Jamaica dentist Dr. Kevin J. Grant said he will never forget the faces of Haiti after he recently traveled to the troubled island nation to help those in pain.
Grant said he and his team saw 263 patients in Cap Haitien, Haiti’s second-largest city, and saved 121 baby teeth and 51 permanent teeth. He also extracted nearly 150 teeth.
“These people haven’t seen a dentist in all their lives,” Grant said in a telephone interview Friday.
With no water or electricity, Grant attached lights to his head and did fillings and restorations using hand instruments. To sterilize the instruments, he used a pressure cooker and propane tank.
“We saved a lot of teeth, but we took most of them out,” he said, noting some of the patients he treated were in pain or had pus and infection.
Grant arrived in Haiti March 21 with a group called Operation Smile, which he hooked up with through the American Dental Association’s Web site.
The organization was the first group of volunteer dentists to arrive in the damaged country nearly four months after a 7.0-magnitude earthquake devastated Haiti’s capital, Port-au-Prince.
Grant, 46, said the experience showed him how the stresses in his life, such as paying the mortgage on his Jamaica office at 87-52A Parsons Blvd., paled in comparison to the problems in Haiti.
“It made me realize how silly my worries are,” he said. “Their worries are more pressing.”
He said the patients, especially children, reacted differently when getting shots of anesthetic than those at his Jamaica practice because Haitians are used to suffering while Americans lead more protected lives.

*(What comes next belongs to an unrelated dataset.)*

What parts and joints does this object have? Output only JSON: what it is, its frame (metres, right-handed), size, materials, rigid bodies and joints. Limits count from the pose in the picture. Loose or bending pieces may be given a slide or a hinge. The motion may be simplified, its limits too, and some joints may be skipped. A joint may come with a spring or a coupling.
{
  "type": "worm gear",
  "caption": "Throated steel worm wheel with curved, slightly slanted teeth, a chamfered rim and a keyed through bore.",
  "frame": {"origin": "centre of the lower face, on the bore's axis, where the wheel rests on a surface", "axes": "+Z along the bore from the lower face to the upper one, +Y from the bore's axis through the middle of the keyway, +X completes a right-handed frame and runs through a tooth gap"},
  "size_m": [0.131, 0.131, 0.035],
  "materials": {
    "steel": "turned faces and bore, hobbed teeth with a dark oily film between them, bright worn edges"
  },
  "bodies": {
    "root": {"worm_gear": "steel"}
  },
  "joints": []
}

“The kids just — they made a little squeak, but no one grabbed my hand,” he said.
Grant said sugar cane, a major staple in Haiti, was the main cause of tooth decay of his patients there. His Haitian patients received toothbrushes and toothpaste and received tips on caring for their teeth.
“A lot of it was home care instruction,” Grant said.

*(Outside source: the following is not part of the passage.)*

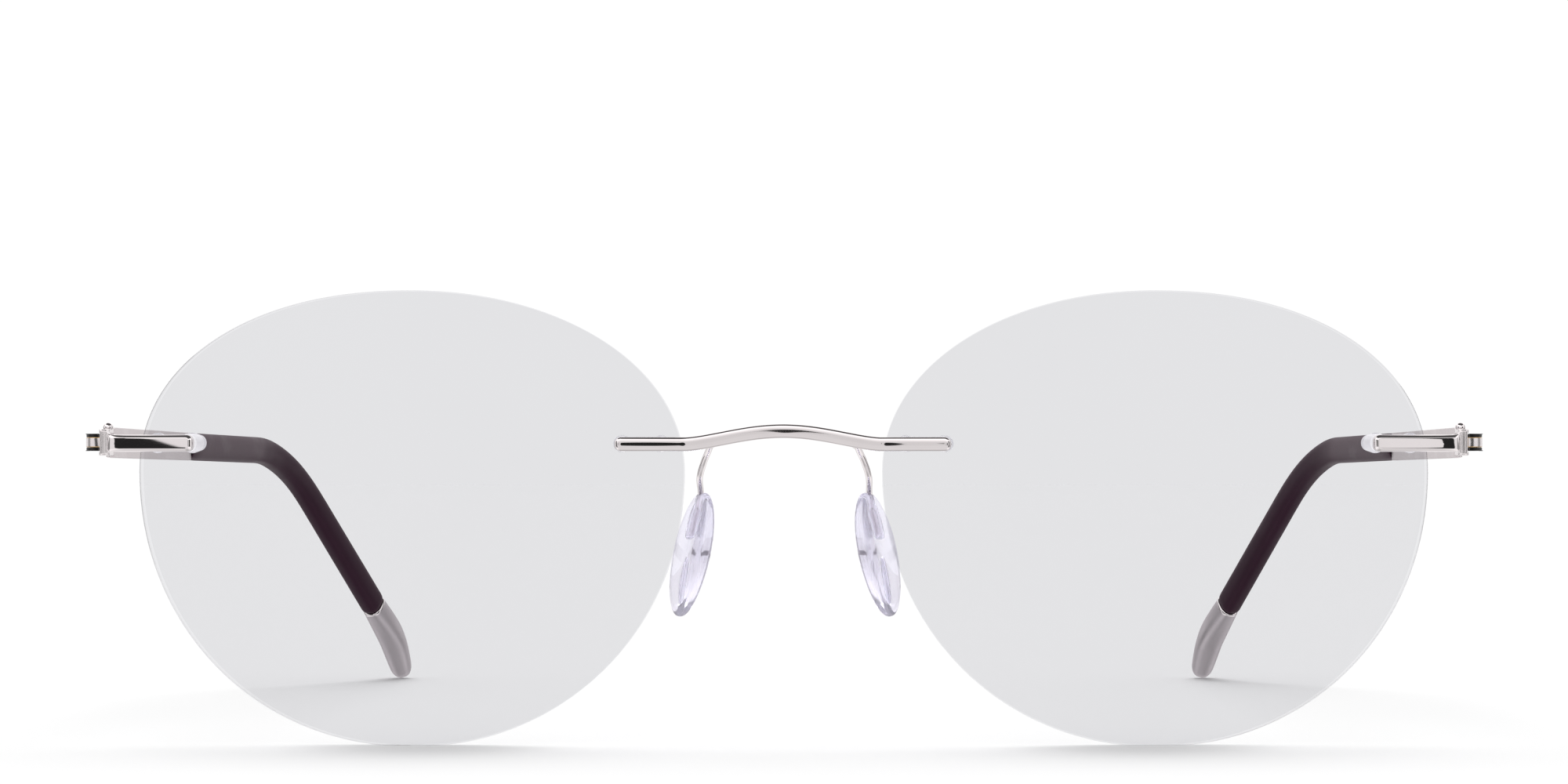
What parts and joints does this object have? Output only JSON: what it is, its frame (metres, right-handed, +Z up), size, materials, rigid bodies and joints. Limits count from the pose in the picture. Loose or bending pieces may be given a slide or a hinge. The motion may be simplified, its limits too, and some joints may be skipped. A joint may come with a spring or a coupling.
{
  "type": "rimless spectacles",
  "caption": "Rimless spectacles: drilled oval lenses, slim polished bridge and end bars, silicone nose pads, and sleeved temples that fold on pin hinges.",
  "frame": {"origin": "middle of the footprint on the table: on the mirror plane, halfway between the lens apexes and the temple tips, at the height of the lens bottoms", "axes": "+X to the right seen from the front, which is the wearer's left; +Y from the lenses towards the wearer and the temple tips; +Z up"},
  "size_m": [0.1372, 0.1388, 0.0443],
  "materials": {
    "lens": "clear uncoated demo lens with a polished edge",
    "polished_metal": "mirror-polished silver plate on titanium",
    "satin_titanium": "satin brushed titanium",
    "plum_sleeve": "soft matte dark plum plastic",
    "clear_plastic": "clear polished plastic bushing",
    "clear_silicone": "clear soft silicone with a faint bluish tint"
  },
  "bodies": {
    "front": {"bridge": "polished_metal", "lens_right": "lens", "lens_left": "lens", "end_piece_right": "polished_metal", "end_piece_left": "polished_metal", "end_plug_right": "clear_plastic", "end_plug_left": "clear_plastic", "bridge_plug_right": "clear_plastic", "bridge_plug_left": "clear_plastic", "hinge_pin_right": "polished_metal", "hinge_pin_left": "polished_metal", "pad_arm_right": "polished_metal", "pad_arm_left": "polished_metal", "nose_pad_right": "clear_silicone", "nose_pad_left": "clear_silicone"},
    "temple_body_right": {"temple_right": "satin_titanium", "temple_sleeve_right": "plum_sleeve", "temple_tip_right": "satin_titanium"},
    "temple_body_left": {"temple_left": "satin_titanium", "temple_sleeve_left": "plum_sleeve", "temple_tip_left": "satin_titanium"}
  },
  "joints": [
    {"name": "fold_left", "type": "hinge", "parent": "front", "child": "temple_body_left", "pos_m": [0.0664, -0.06103, 0.0297], "axis": [0, 0, 1], "range_deg": [0, 82]},
    {"name": "fold_right", "type": "hinge", "parent": "front", "child": "temple_body_right", "pos_m": [-0.0664, -0.06103, 0.0297], "axis": [0, 0, -1], "range_deg": [0, 66]}
  ]
}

Grant, who volunteered his dental expertise in New Orleans following Hurricane Katrina in 2005, said he plans to return to Haiti and lend his hand in other impoverished countries.
Dentists are “needed everywhere, [but] Haiti is in the forefront of my mind,” he said.
“God has blessed me twice all over,” Grant said. “I’m already blessed and I need to share that love. I believe in karma and giving back.”
Grant worked in Haiti with 16 others — five dentists, eight pre-dental students from Ohio State University and three hygienists.
“We worked a well-oiled machine,” he said. “There was no ego.”
To communicate with his patients, Grant said he learned the main terms he needed to know in Creole: “spit,” “sit,” “lay back” and “Where does it hurt?”